Start of Information given

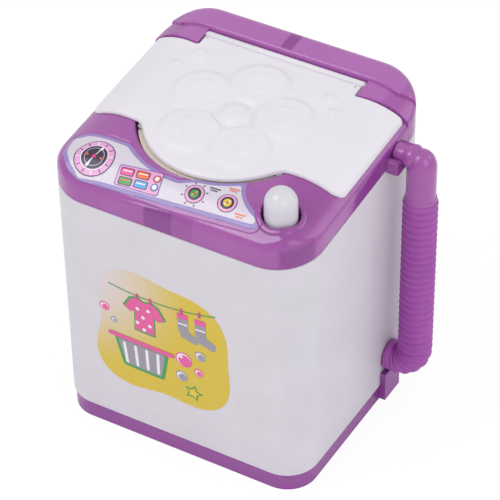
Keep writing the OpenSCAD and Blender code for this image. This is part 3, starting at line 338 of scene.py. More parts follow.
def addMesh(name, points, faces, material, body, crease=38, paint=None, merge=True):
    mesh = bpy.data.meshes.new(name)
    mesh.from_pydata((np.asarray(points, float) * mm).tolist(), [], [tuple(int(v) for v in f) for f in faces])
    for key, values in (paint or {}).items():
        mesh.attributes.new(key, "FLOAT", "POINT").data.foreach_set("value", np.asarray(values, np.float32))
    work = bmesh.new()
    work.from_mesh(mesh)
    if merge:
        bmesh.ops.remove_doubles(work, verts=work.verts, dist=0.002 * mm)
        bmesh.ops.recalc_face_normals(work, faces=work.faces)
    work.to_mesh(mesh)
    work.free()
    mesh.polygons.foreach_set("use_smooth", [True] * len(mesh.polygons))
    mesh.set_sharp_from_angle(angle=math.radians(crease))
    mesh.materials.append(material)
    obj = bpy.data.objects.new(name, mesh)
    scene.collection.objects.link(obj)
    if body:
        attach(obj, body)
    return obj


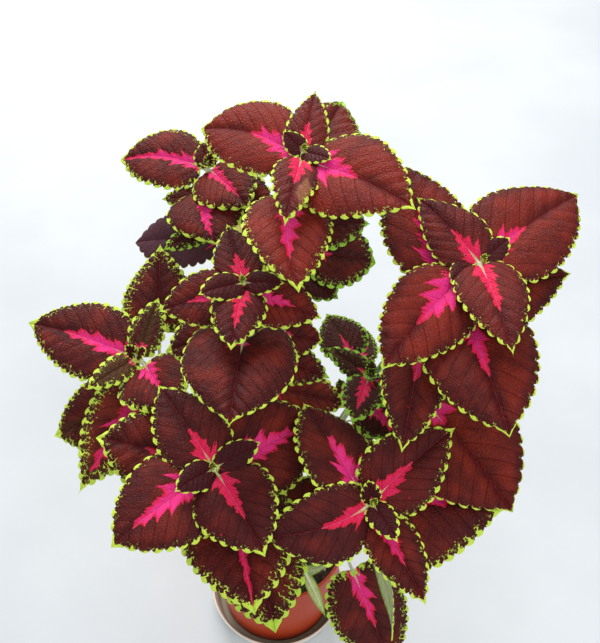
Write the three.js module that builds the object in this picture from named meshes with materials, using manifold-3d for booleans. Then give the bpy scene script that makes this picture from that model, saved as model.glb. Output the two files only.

End of Information given

Stated exercise: Reproduce the records word for word.

Output of the exercise:
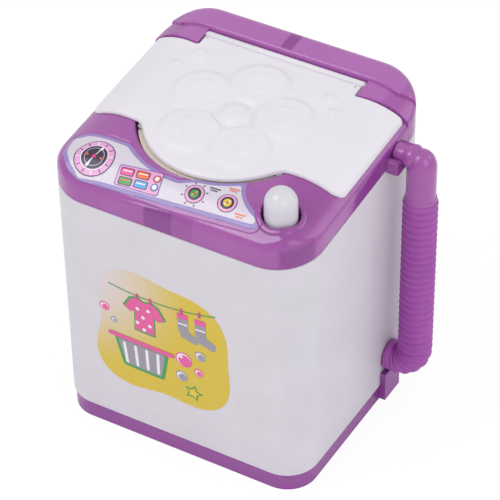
Keep writing the OpenSCAD and Blender code for this image. This is part 3, starting at line 338 of scene.py. More parts follow.
def addMesh(name, points, faces, material, body, crease=38, paint=None, merge=True):
    mesh = bpy.data.meshes.new(name)
    mesh.from_pydata((np.asarray(points, float) * mm).tolist(), [], [tuple(int(v) for v in f) for f in faces])
    for key, values in (paint or {}).items():
        mesh.attributes.new(key, "FLOAT", "POINT").data.foreach_set("value", np.asarray(values, np.float32))
    work = bmesh.new()
    work.from_mesh(mesh)
    if merge:
        bmesh.ops.remove_doubles(work, verts=work.verts, dist=0.002 * mm)
        bmesh.ops.recalc_face_normals(work, faces=work.faces)
    work.to_mesh(mesh)
    work.free()
    mesh.polygons.foreach_set("use_smooth", [True] * len(mesh.polygons))
    mesh.set_sharp_from_angle(angle=math.radians(crease))
    mesh.materials.append(material)
    obj = bpy.data.objects.new(name, mesh)
    scene.collection.objects.link(obj)
    if body:
        attach(obj, body)
    return obj


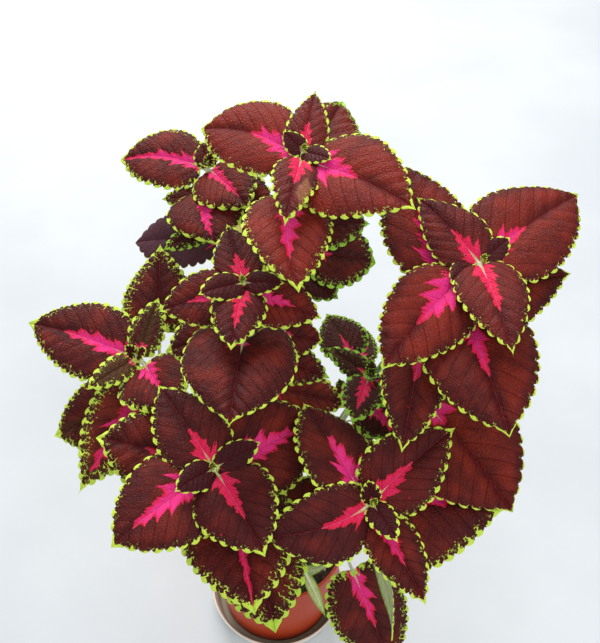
Write the three.js module that builds the object in this picture from named meshes with materials, using manifold-3d for booleans. Then give the bpy scene script that makes this picture from that model, saved as model.glb. Output the two files only.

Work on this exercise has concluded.